If these walls could talk, what would they say? Transforming older buildings and repurposing them into something new, known as adaptive reuse, is the latest buzz-worthy renovation trend that is influencing how we look at design.
Over the past 10 years in the United States, there’s been over 40,000 adaptive reuse projects. And that number is expected to triple in the next 10 years. Rather than manufacturing a rustic or industrial look, we are maintaining the character and brand story of historic spaces by exposing elements in their original environment and adding modern functionality. People appreciate the toughness and sweat that went into these old spaces—telling a brand story. It’s not something you can recreate.
But adaptive reuse is more than exposed brick and concrete floors. Adaptive reuse spaces are changing the way we develop neighborhoods for the modern day. It shows people are choosing the more sustainable option, the more environmentally friendly approach to development.

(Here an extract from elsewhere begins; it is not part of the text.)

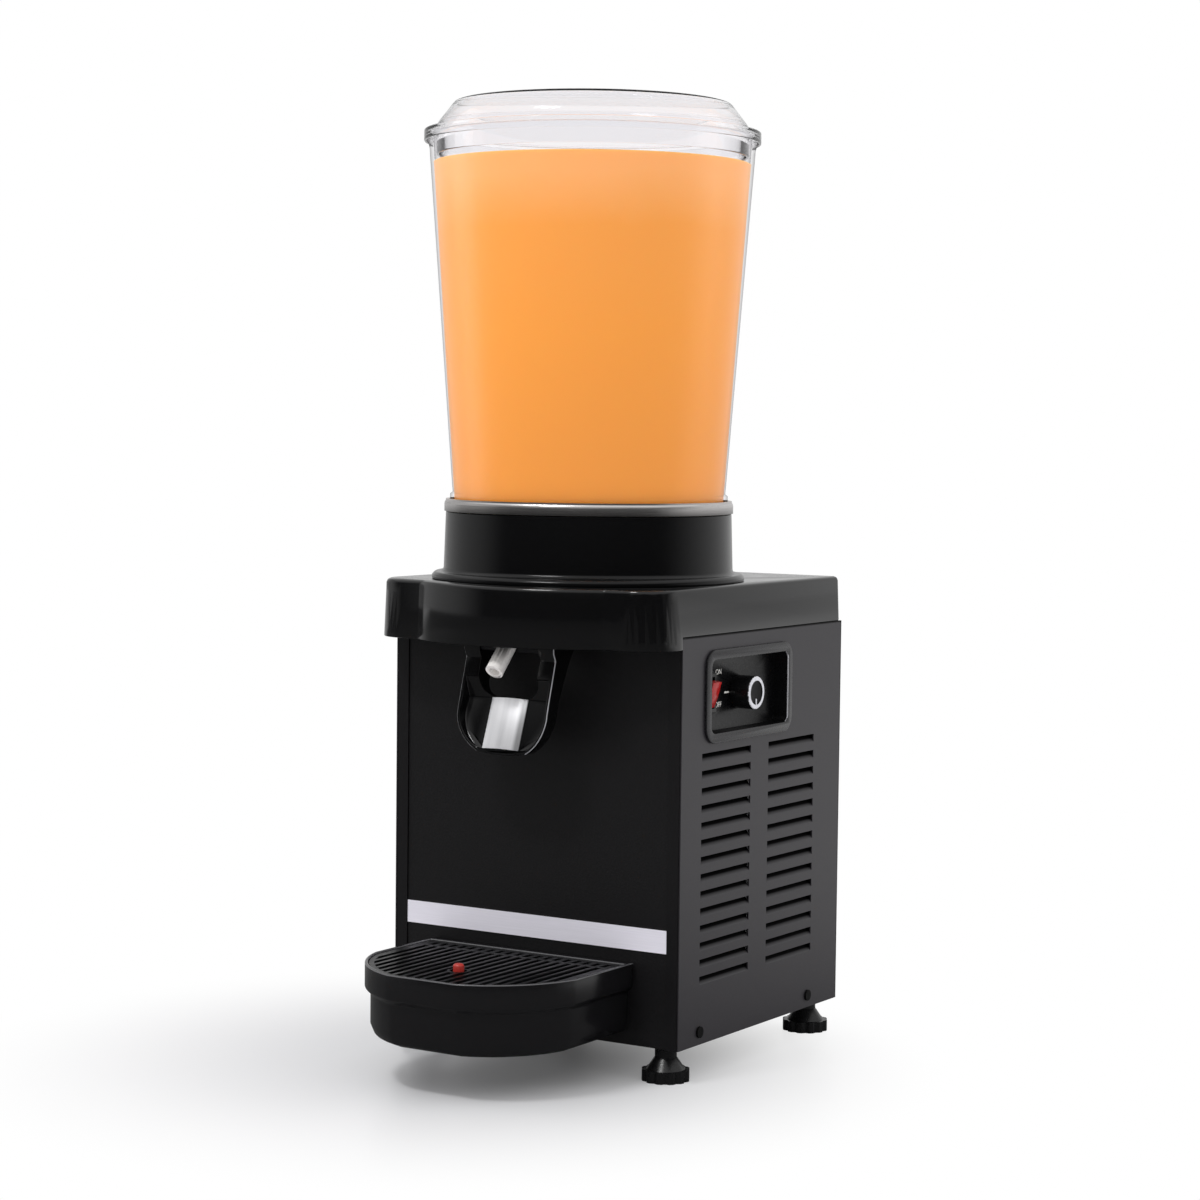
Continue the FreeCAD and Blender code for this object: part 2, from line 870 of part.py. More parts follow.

It makes people realize that not everything has to be new or perfect. Instead it’s about paying homage to these abandoned spaces that were once full of life instead of tearing them down.
We want people to walk down the street and say, “Wow, I never thought that space could be used for this." It’s fun to go into spaces before renovation and take photos to use as art or graphics in the space or capturing old signage or other things the building originally started with.
It can take longer. It’s not the “easy way”. You always run into unpredicted issues, but the end result is much more rewarding. You uncover new things along the way and help tell the brand story of a neighborhood. There’s a satisfaction of bringing something from the past and recreating it for the future.